MYSQL_ROW and zero terminated strings
Posted by: Jean-Philippe Léveillé
Date: November 15, 2005 04:52PM

I hope no other thread is related to the following "issue" I think I encountered. I'm trying to figure out how to deal with rows returned by mysql_fetch_row(). I'm using MySQL 4.1 (planning to move to 5.0 ASAP) and I recently noticed how "fuzzy" the documentation was. It tells that if a field may contain binary content, you cannot use strlen() to determine the length of its content, which makes sense because it may contain byte 0x0 somewhere else than at the end of the said content. Problem is: what are the fields that return content fetch as binary content?
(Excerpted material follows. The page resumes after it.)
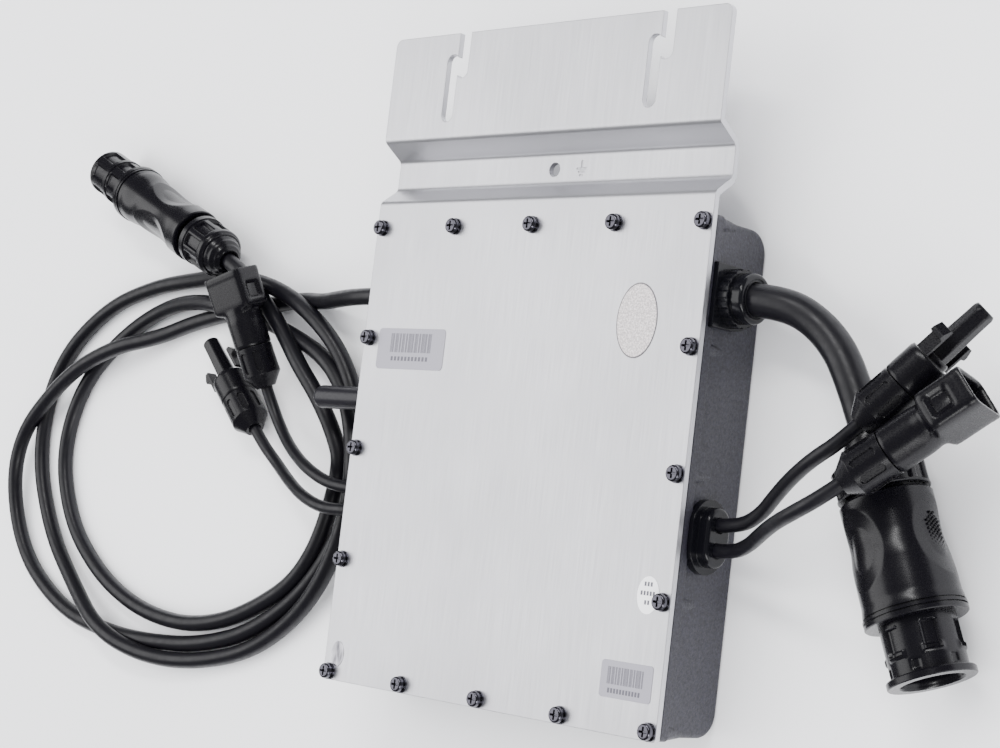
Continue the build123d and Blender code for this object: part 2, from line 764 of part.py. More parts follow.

I'm fetching information from an int field (unsigned) and when I convert fetched content of the field (from char *) to unsigned int, I sometime get the wrong result (to not say "often"). I thought that fetched content from a field of type int would strictly be in a zero terminated string because it would only contain bytes representing characters 0 to 9 (and '-' in case of a signed field). I might be doing something wrong, but does MYSQL_ROW contains 0x0 at the end of values for fields of type "int" making strlen() working well on them or does this rule only apply on varchar, char, text and other "text" fields?

The documentation isn't clear about it, as I said, it only tells that mysql_fetch_lengths() is useful for binary fields. Am I wrong or fetched content from field of type int (and float and decimal) "should not" be considered binary?